▸ What you should do
Only one stretch of the data below should be repeated: the lines from the line containing "add(headGroup, 'upper_beak', upperBeak(), ORANGE_VINYL);" through the line containing "points = [vertex.co", inclusive, exactly as they are.

▸ Given data

* * *

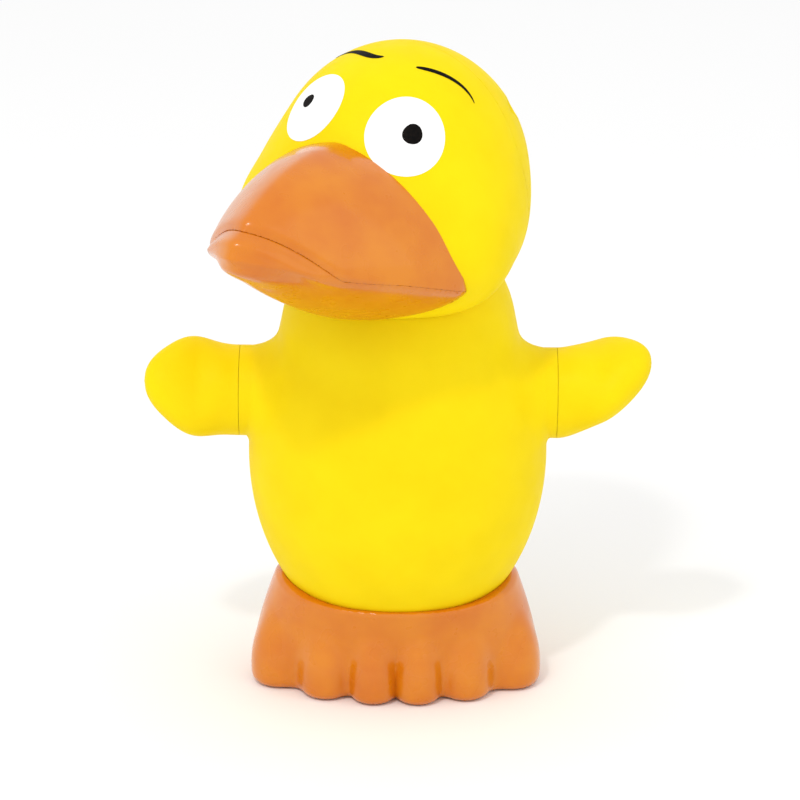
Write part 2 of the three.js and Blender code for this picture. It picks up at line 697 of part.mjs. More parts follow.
const HEAD_SCREWS = [[18.5, 10], [-18.5, 10], [21.5, -15], [-21.5, -15]];
const HEAD_SCREW_SEAT = 11;
const BEAK_SCREWS = { x: 7, z: 6, seat: -24.6 };
const PIN_Z = JAW.z - HEAD_HEIGHT;                // the jaw pin's height from the head centre
const LIP_GAP = 0.2;                              // between the two bills

function aboveMouth(lift) {
  return placedOnBeak(box([-FAR, -FAR, lift], [FAR, FAR, FAR]));
}

function belowMouth(lift) {
  return placedOnBeak(box([-FAR, -FAR, -FAR], [FAR, FAR, lift]));
}

// Height of the mouth plane at a place along y.
function mouthZ(y) {
  return BEAK.centre[2] - (y - BEAK.centre[1]) * Math.tan(BEAK.pitch);
}

// Turns a solid about the jaw pin, in the head centre's frame, by an opening angle.
function opened(solid, angle) {
  return moved(moved(solid, 0, -JAW.y, -PIN_Z).rotate([angle / DEGREE, 0, 0]), 0, JAW.y, PIN_Z);
}

function jawClearance() {
  const bill = placedOnBeak(beakSolid(0.6, 32, 12)).intersect(belowMouth(GAP));
  const tongueSlot = box([-7, -34, -24], [7, -8, -12]);
  return join(...[0, 1 / 3, 2 / 3, 1].map((share) => opened(bill, share * JAW.opening)), tongueSlot);
}

// Barrels along y at the two frame screws or the two beak screws, in the head centre's frame.
function framePosts(radius, from, to, sides = 16) {
  return [-1, 1].map((side) => (
    barrel('y', radius, from, to, [side * FRAME_SCREWS.x, FRAME_SCREWS.z - HEAD_HEIGHT], sides)));
}

function beakPosts(radius, from, to, sides = 8) {
  return [-1, 1].map((side) => barrel('y', radius, from, to, [side * BEAK_SCREWS.x, BEAK_SCREWS.z], sides));
}

function headCasing() {
  const outer = headSolid(0, 32, 18);
  const hollow = headSolid(-WALL, 20, 12);
  const screwBosses = HEAD_SCREWS.map((centre) => barrel('y', POST.head, -6, 30, centre, 10));
  const posts = framePosts(POST.frame, FRAME_SCREWS.face + GAP, 35);
  const bosses = join(...screwBosses, ...posts).intersect(outer);
  const holes = HEAD_SCREWS.map((centre) => barrel('y', SCREW.hole, -4, 30, centre, 8));
  const wells = HEAD_SCREWS.map((centre) => (
    barrel('y', SCREW.head + GAP, HEAD_SCREW_SEAT, 35, centre, 10)));
  const neck = ball(NECK.radius + NECK_CLEARANCE, [0, 0, -HEAD_HEIGHT]);
  return cut(join(outer.subtract(hollow), bosses), ...holes, ...wells,
    ...framePosts(SCREW.hole, 0, 21, 8), neck);
}

function headFrontShell(headShell) {
  const front = headShell.intersect(box([-FAR, -FAR, -FAR], [FAR, HEAD_PARTING, FAR]));
  const wells = beakPosts(SCREW.head + GAP, BEAK_SCREWS.seat - 0.1, 0, 12);
  return cut(front, ...beakPosts(SCREW.hole, -40, 0), ...wells, jawClearance());
}

function headBackShell(headShell) {
  return headShell.intersect(box([-FAR, HEAD_PARTING + GAP, -FAR], [FAR, FAR, FAR]));
}

const headShell = headCasing();
add(headGroup, 'head_front_shell', headFrontShell(headShell), YELLOW_VINYL);
add(headGroup, 'head_back_shell', headBackShell(headShell), YELLOW_VINYL);
HEAD_SCREWS.forEach(([x, z], i) => {
  addScrew(headGroup, `head_screw_${i + 1}`, [x, HEAD_SCREW_SEAT + 0.1, z], [0, -1, 0], 13);
});

// ---------------------------------------------------------------- beak

function upperBeak() {
  const outer = beakSolid(0, 32, 16);
  const hollow = slice(beakSolid(-BEAK.wall, 20, 12), BEAK.wall, FAR)
    .subtract(mouthArch(BEAK.wall, MOUTH.back + BEAK.wall));
  const lips = mouthArch(LIP_GAP / 2, MOUTH.back + LIP_GAP);
  const shell = placedOnBeak(cut(outer, hollow, lips)).intersect(aboveMouth(LIP_GAP / 2));
  const posts = join(...beakPosts(POST.beak, -36, -10, 16)).intersect(placedOnBeak(outer));
  const behind = box([-FAR, -5, -FAR], [FAR, FAR, FAR]);
  return cut(join(shell, posts), ...beakPosts(SCREW.hole, -33, 0), headSolid(GAP + 0.2, 32, 18), behind);
}

// The lower bill with its tongue, its hinge barrel and the tail that the push rod lifts.
function lowerBeak() {
  const whole = beakSolid(0, 32, 16);
  const below = whole.intersect(box([-FAR, -FAR, -FAR], [FAR, 9, -LIP_GAP / 2]));
  const lips = whole.intersect(mouthArch(-LIP_GAP / 2, MOUTH.back));
  const outer = below.add(lips);
  const hollow = slice(beakSolid(-BEAK.wall, 20, 12), -FAR, -BEAK.wall);
  const frameRoom = box([-FRAME_CHEEK.outer - 1, -16, -FAR], [FRAME_CHEEK.outer + 1, 0, 0]);
  const bill = placedOnBeak(outer.subtract(hollow)).subtract(frameRoom);
  const tongue = sidePlate([
    [-36, mouthZ(-36) - 1.1], [-26, mouthZ(-26) + 0.3], [JAW.y, PIN_Z + 1.6], [2.5, PIN_Z + 1.6],
    [2.5, PIN_Z - 1.5], [JAW.y, PIN_Z - 1.5], [-26, mouthZ(-26) - 2.4], [-36, mouthZ(-36) - 2.9],
  ], -4, 4);
  const hinge = barrel('x', 2.8, -6.5, 6.5, [JAW.y, PIN_Z]);
  const pinHole = barrel('x', JAW.pinRadius + GAP, -10, 10, [JAW.y, PIN_Z], 16);
  const keepOut = moved(neckKeepOut(), 0, 0, -HEAD_HEIGHT);
  const neck = ball(NECK.radius + NECK_CLEARANCE, [0, 0, -HEAD_HEIGHT])
    .intersect(box([-FAR, -FAR, -FAR], [FAR, JAW.y - 2, FAR]));
  return cut(join(bill.subtract(neck).subtract(opened(neck, -JAW.opening)), tongue, hinge),
    pinHole, keepOut, opened(keepOut, -JAW.opening));
}

add(headGroup, 'upper_beak', upperBeak(), ORANGE_VINYL);
add(headGroup, 'lower_beak', lowerBeak(), ORANGE_VINYL);
SIDES.forEach(([name, side]) => {
  const { x, z, seat } = BEAK_SCREWS;
  addScrew(headGroup, `beak_screw_${name}`, [side * x, seat, z], [0, -1, 0], 8);
});

export default group;
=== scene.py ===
"""The looks of a moving mouth duck puppet: soft yellow vinyl shells, glossy orange beak and feet,
painted eyes, and the plastic and steel works inside.

Every vinyl piece is a solid described by a signed field in millimetres, negative inside, and is
turned into a mesh by dual contouring. The frame gives the places: the neck pivot, the stick, the
jaw pin and the wing axles come from the joints, and the feet from their node's box.
"""

import json
import math

import bpy
import numpy as np
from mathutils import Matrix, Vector


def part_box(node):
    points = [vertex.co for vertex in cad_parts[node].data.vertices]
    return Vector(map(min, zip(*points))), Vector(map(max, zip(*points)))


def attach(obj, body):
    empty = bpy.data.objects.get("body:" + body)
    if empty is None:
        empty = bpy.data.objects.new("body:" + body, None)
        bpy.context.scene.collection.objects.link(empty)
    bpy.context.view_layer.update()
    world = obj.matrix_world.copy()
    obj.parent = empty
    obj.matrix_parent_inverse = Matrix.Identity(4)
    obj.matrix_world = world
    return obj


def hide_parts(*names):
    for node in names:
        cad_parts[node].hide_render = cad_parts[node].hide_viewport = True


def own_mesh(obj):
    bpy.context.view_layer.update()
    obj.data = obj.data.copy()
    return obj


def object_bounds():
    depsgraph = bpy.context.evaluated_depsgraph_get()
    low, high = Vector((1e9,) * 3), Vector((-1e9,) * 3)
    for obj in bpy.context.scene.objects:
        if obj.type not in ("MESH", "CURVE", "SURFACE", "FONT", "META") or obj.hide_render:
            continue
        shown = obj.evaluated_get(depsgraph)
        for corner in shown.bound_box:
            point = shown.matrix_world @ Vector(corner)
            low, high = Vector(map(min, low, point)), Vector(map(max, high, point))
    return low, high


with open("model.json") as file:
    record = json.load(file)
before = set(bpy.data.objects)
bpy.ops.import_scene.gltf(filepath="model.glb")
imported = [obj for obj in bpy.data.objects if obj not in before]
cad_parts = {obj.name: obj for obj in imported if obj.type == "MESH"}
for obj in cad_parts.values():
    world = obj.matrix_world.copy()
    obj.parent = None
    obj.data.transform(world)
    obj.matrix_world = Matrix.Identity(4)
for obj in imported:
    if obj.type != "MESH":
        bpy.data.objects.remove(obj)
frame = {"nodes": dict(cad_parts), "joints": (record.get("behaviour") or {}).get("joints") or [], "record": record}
cad_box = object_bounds()

MM = 0.001
JOINTS = {joint["name"]: joint for joint in frame["joints"]}
SLOTS = {row["node"]: row["material_slot"] for row in frame["record"]["subparts"]}

# ------------------------------------------------------------------ sizes, in millimetres

WALL = 2.6                       # vinyl shells
SEAM = 0.03                      # half the hairline between two shells that are screwed together
FIT = 0.08                       # gap round a piece that moves, where it can be seen
LIP_GAP = 0.012                  # between the two bills

BELLY_CENTRE = (0, 0, 54)
BELLY_RADII = (33.6, 28.5, 44.8)
BELLY_FLOOR = 14.5
NECK_RADIUS = 26.3
NECK_MOUTH = math.radians(48)    # half angle of the opening in the neck dome
NECK_PLAY = 0.15                 # between the dome and the head's socket
NECK_ROOM = 0.6                  # between the dome and the lower bill
NECK_REACH = math.radians(37)    # half angle of the cone that the lower bill may reach down in

HEAD_HEIGHT = 41.7               # head centre over the neck pivot, along the stick
CRANIUM = ((0, 0, -5), (28.1, 29.5, 30.4))
MUZZLE = ((0, -6.9, -11.4), (31.7, 26, 21.8))
CHEEK = ((20.5, -12, -14.8), 10.6)
HEAD_PARTING = 6.15

BEAK_CENTRE = (0, -21.7, -17.8)
BEAK_PITCH = math.radians(20)
BEAK_HALF_WIDTH = 29.3
BEAK_LENGTH = 48.5
BEAK_CROWN = 26.8
BEAK_KEEL = 12.3
BEAK_WALL = 2.2
LIP_RISE = 5.9                   # the mouth line rises by this in the middle,
LIP_DROP = 6.8                   # and falls by this to its corners
LIP_HALF_WIDTH = 16.4
LIP_RELIEF = (                   # swell, height over the mouth line, and width
    (0.6, -2.5, 1.5),
    (0.2, 2.4, 1.6),
    (-0.5, 0, 1.3),
)

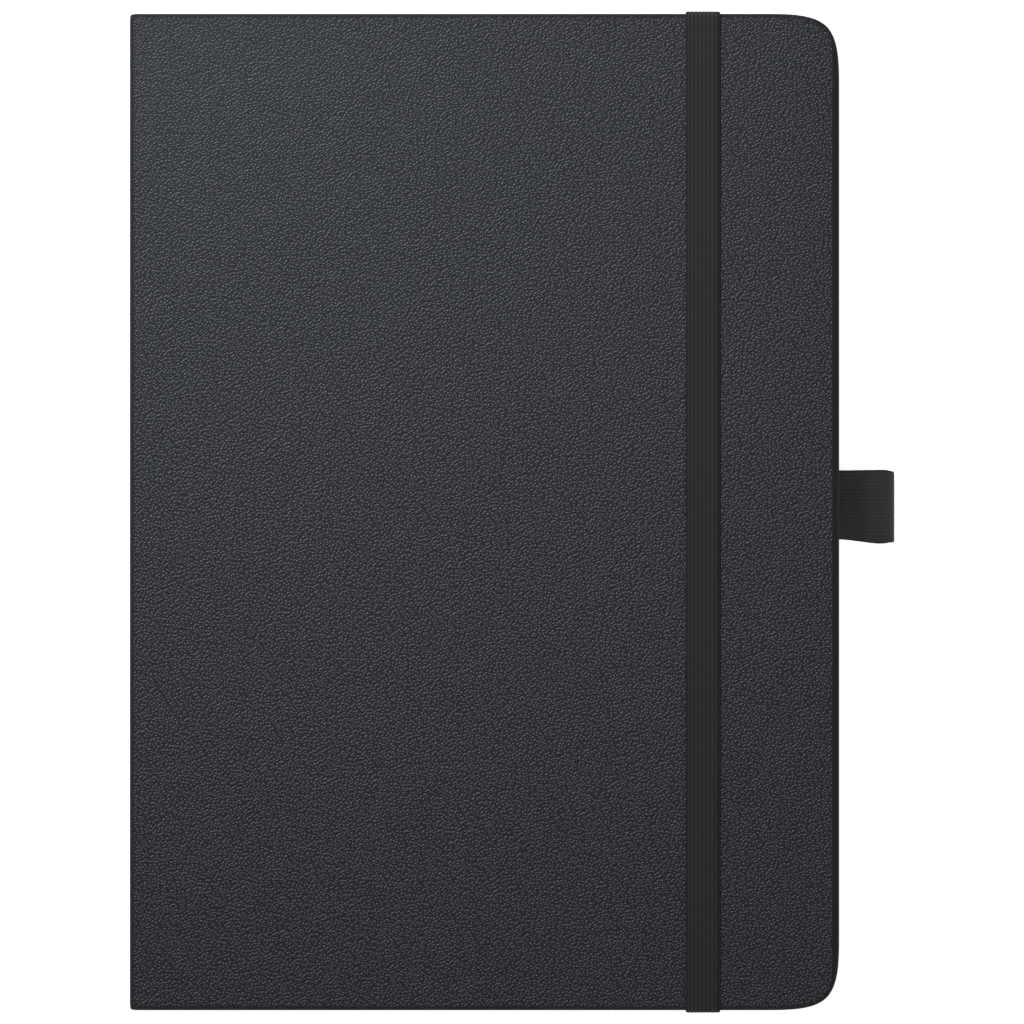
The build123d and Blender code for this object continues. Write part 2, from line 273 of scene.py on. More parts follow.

* * *

▸ Reply to the exercise
add(headGroup, 'upper_beak', upperBeak(), ORANGE_VINYL);
add(headGroup, 'lower_beak', lowerBeak(), ORANGE_VINYL);
SIDES.forEach(([name, side]) => {
  const { x, z, seat } = BEAK_SCREWS;
  addScrew(headGroup, `beak_screw_${name}`, [side * x, seat, z], [0, -1, 0], 8);
});

export default group;
=== scene.py ===
"""The looks of a moving mouth duck puppet: soft yellow vinyl shells, glossy orange beak and feet,
painted eyes, and the plastic and steel works inside.

Every vinyl piece is a solid described by a signed field in millimetres, negative inside, and is
turned into a mesh by dual contouring. The frame gives the places: the neck pivot, the stick, the
jaw pin and the wing axles come from the joints, and the feet from their node's box.
"""

import json
import math

import bpy
import numpy as np
from mathutils import Matrix, Vector


def part_box(node):
    points = [vertex.co for vertex in cad_parts[node].data.vertices]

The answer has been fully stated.